In July 2012, we entered into an exclusive license agreement (the "License Agreement") with Ceva Santé Animale S.A. ("Licensee"), pursuant to which we granted the Licensee an exclusive royalty-bearing license, until December 31, 2028, to our intellectual property and other assets, including patent rights and know-how, relating to recombinant single chain reproductive hormone technology for use in non-human mammals (the "Company's Animal Health Assets"). The License Agreement is subject to termination by the Licensee (a) for convenience on 180 days prior written notice, (b) in the Licensee's discretion in the event of a sale or other disposal of the Company's Animal Health Assets, (c) in the Licensee's discretion upon a change in control of the Company, (d) for a material breach of the License Agreement by us, or (e) in the Licensee's discretion, if we become insolvent. The License Agreement is also terminable by us if there is a material breach of the License Agreement by the Licensee, or if the Licensee challenges our ownership of designated intellectual property. The License Agreement includes a sublicense of the technology licensed to the Company by Washington University in St. Louis ("WU"). Under the terms of an exclusive license agreement ("WU License Agreement"), a portion of license fees and royalties we receive from sublicensing agreements will be paid to WU. The obligation for such license fees due to WU is included in accrued expenses at June 30, 2017.

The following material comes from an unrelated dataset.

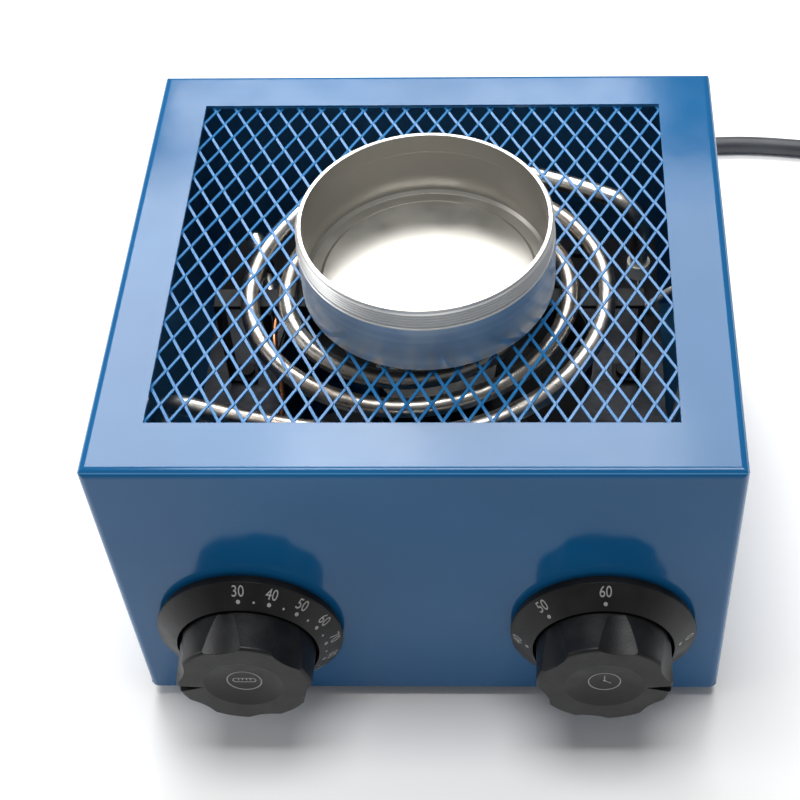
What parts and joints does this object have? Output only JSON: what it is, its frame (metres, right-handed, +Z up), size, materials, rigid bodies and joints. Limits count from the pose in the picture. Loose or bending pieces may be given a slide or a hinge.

Under the License Agreement, as of June 30, 2017, the following future milestone payments are provided, assuming future milestones are successfully achieved:
• |
Milestone payments, totaling up to a potential of $1.1 million in the aggregate, based on the satisfactory conclusion of milestones as defined in the License Agreement;
|
• |
Potential for milestone payments of up to an additional $2 million for development and receipt of regulatory approval for additional licensed products; and
|
• |
Royalties, at low double digit rates, based on sales of licensed products.
|
The Company periodically enters into generally short-term consulting agreements, which at this time are primarily for assistance with our strategic evaluations. Such commitments at any point in time may be significant but the agreements typically contain cancellation provisions.

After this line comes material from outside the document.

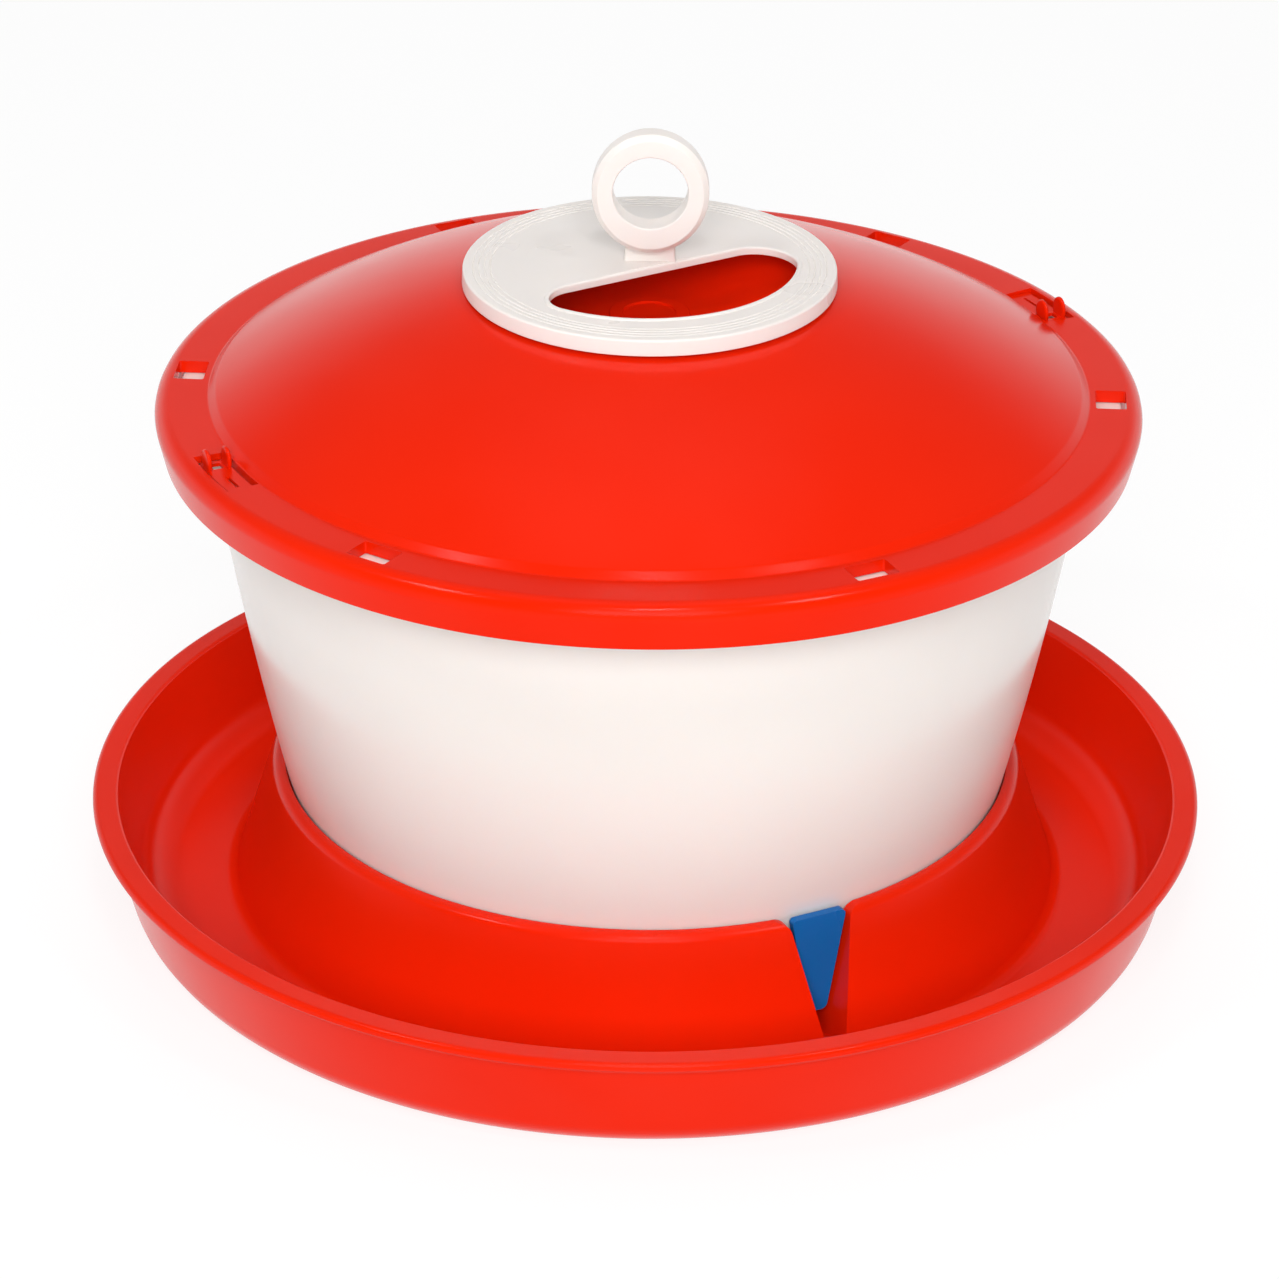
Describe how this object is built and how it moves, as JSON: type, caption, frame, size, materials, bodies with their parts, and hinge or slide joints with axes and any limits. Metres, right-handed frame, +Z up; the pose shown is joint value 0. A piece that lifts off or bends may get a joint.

Prior to the February 2016 sale of its corporate headquarters, the Company had a permanent mortgage on its land and building that was refinanced in May 2013. The mortgage was held by a commercial bank and included a portion guaranteed by the U. S. Small Business Administration ("SBA"). The loan was collateralized by the real property and the SBA portion was also personally guaranteed by a former officer of the Company. The commercial bank loan terms included a payment schedule based on a fifteen year amortization, with a balloon maturity at five years. The commercial bank portion had an interest rate fixed at 3.95%, and the SBA portion bore interest at the rate of 5.86%. The commercial bank portion of the loan required total monthly payments of approximately $11,700, which included approximately $4,500 per month in interest. The SBA portion of the loan required total monthly payments of approximately $9,000 through July 2023, which included approximately $3,500 per month in interest and fees in 2016.
On February 25, 2016, the Company completed the sale of its corporate headquarters, land, building and certain fixtures and equipment to a third party at a purchase price of $4,053,000. The sale resulted in a gain of approximately $1,919,000 and generated approximately $1,749,000 in net cash after expenses and mortgage payoffs. The Company is leasing back space in the building under a short-term lease agreement that provide storage space.

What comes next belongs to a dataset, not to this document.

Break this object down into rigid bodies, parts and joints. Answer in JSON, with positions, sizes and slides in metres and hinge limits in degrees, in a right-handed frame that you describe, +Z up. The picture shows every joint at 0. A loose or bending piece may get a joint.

Due to recent market events that have adversely affected all industries and the economy as a whole, management has placed increased emphasis on monitoring the risks associated with the current environment, particularly the investment parameters of the short-term investments, the recoverability of current assets, the fair value of assets, and the Company's liquidity. At this point in time, there has not been a material impact on the Company's assets and liquidity. Management will continue to monitor the risks associated with the current environment and their impact on the Company's results.
Operating Activities
Net cash consumed by operating activities was $2,576,000, consisting of $1,687,000 from continuing operations and $889,000 from discontinued operations during the six months ended June 30, 2017. Cash was consumed from continuing operations by the loss of $2,071,000, less non-cash items of $261,000 consisting of stock-based compensation totaling $271,000, depreciation and amortization totaling $38,000, net of amortization of license fees totaling $48,000. Decreases in prepaid and other current assets of $167,000 provided cash, primarily related to reductions in operating activities. There was a net $44,000 decrease in accounts payable and accrued expenses in the six months ended June 30, 2017, primarily due to reductions in operating activities and the payment of 2016 litigation settlement accrual in early 2017.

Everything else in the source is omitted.